BAA works hard to meet its responsibility to deal with this impact. But it is also mindful that maximising capacity is not a lasting solution. Two new runways in the South East are needed to meet the long-term growth in demand.
The UK Government has stated that the first of these will be a second runway at Stansted – Generation 2. It is a huge project that could cost up to £4bn. BAA will submit its formal planning application in 2007.
Our hope is that the reformed planning process will deliver a decision within a couple of years. If that happens, and all else goes to plan, we believe that the new runway can open in 2013.
Alongside the preparatory work on Stansted Generation 2 goes the exploratory work on a third, short runway at Heathrow, which could lift capacity by 25 million passengers or more.
There is much to be done before BAA will know if this runway and its associated infrastructure are deliverable. The government is leading a series of studies, called the project for the sustainable development of Heathrow, into three main environmental issues: air quality, noise and surface access.
In a nutshell, the government must be convinced that the air quality in the area around Heathrow with a third runway will meet the air quality limits that the EU is introducing.
This is a real difficulty for Heathrow, especially since most of the air pollution problem in the area is actually caused by commuter and other traffic moving around the M25 and in and out of London on the M4; only a small proportion of this traffic is bound for the airport.
The government must also be certain that the total area around Heathrow exposed to noise of 57dB or above does not exceed 127km². And it must be sure that the road and rail systems can support an airport handling just shy of 120 million passengers a year.
Only if there is a tick in the box for each of these three issues will the government give BAA the go-ahead to start planning for the third runway development.
Project Heathrow, as BAA calls the exploratory process, aims to complete its studies and come up with answers soon, possibly by the end of 2006. BAA is playing a full and active part in these studies, along with the UK’s Department for Transport, airlines, local authorities, academics, consultants, transport providers and others.
SUSTAINING UK COMPETITIVENESS
Ultimately, meeting increased demand for air travel depends on being able to develop runway capacity.

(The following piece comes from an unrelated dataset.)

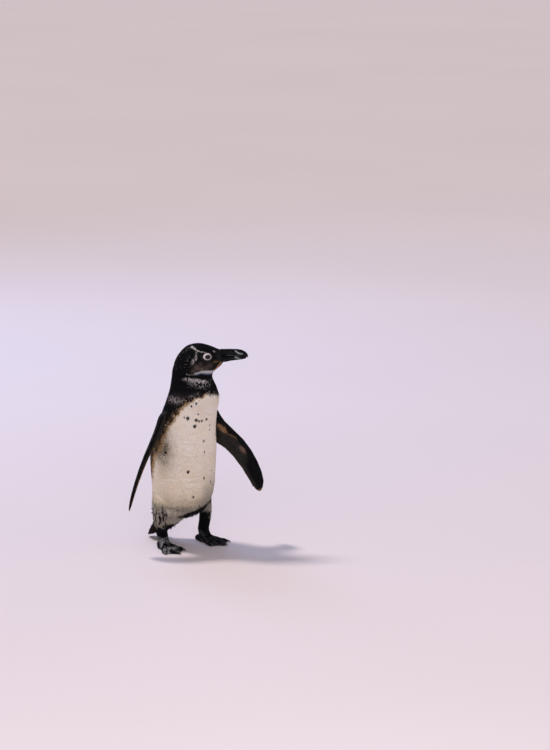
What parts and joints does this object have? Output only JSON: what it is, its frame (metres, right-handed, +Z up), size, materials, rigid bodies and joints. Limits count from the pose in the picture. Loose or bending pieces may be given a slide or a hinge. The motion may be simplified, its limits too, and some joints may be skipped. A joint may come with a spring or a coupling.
{
  "type": "african penguin",
  "caption": "Life-size still model of a young african penguin in mid stride, head turned to its left and flippers held away from the body.",
  "frame": {"origin": "middle of the footprint on the floor the bird stands on", "axes": "+Z up through the standing bird, -Y the way its chest faces, +X to its own left"},
  "size_m": [0.2902, 0.2162, 0.446],
  "materials": {
    "body_plumage": "short dense feathers, soft satin",
    "head_plumage": "short dense feathers, soft satin",
    "flipper_plumage": "short dense feathers, soft satin",
    "tail_plumage": "short dense feathers, soft satin",
    "leg_plumage": "short dense feathers, soft satin",
    "bill_horn": "smooth horn with a pale grey band near the tip",
    "foot_skin": "scaly black skin with pale dry flecks",
    "claw_horn": "dark horn",
    "eye_gloss": "wet gloss"
  },
  "bodies": {
    "root": {"claw_left_hallux": "claw_horn", "claw_left_inner": "claw_horn", "claw_left_middle": "claw_horn", "claw_left_outer": "claw_horn", "claw_right_hallux": "claw_horn", "claw_right_inner": "claw_horn", "claw_right_middle": "claw_horn", "claw_right_outer": "claw_horn", "eye_left": "eye_gloss", "eye_right": "eye_gloss", "flipper_left": "flipper_plumage", "flipper_right": "flipper_plumage", "foot_left": "foot_skin", "foot_right": "foot_skin", "head": "head_plumage", "leg_left": "leg_plumage", "leg_right": "leg_plumage", "lower_bill": "bill_horn", "neck": "head_plumage", "tail": "tail_plumage", "trunk": "body_plumage", "upper_bill": "bill_horn"}
  },
  "joints": []
}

Which ways of doing this are selected will ultimately depend on where the balance is struck between the negative effects of development and the benefits.
I cannot say for sure which measures will be adopted and which won’t, but I believe that, in many cases, the benefits are so important to the prosperity of the UK that that they will eventually happen.
There is no doubt, for example, that we will be hindering the competitiveness of the UK if the number of runways in the South East is not increased over the next few years. It is also clear that the UK needs infrastructure growth to drive other areas of the UK economy. Terminal 5, for example, has trained more construction workers on its own than the rest of the UK put together.
To use a phrase beloved of this government, the choices are tough. But the advantages are real, obvious and crucial to the UK, and as long as it can invest against a background of reasonable certainty, you can be sure that BAA will be ready to play its part in delivering them.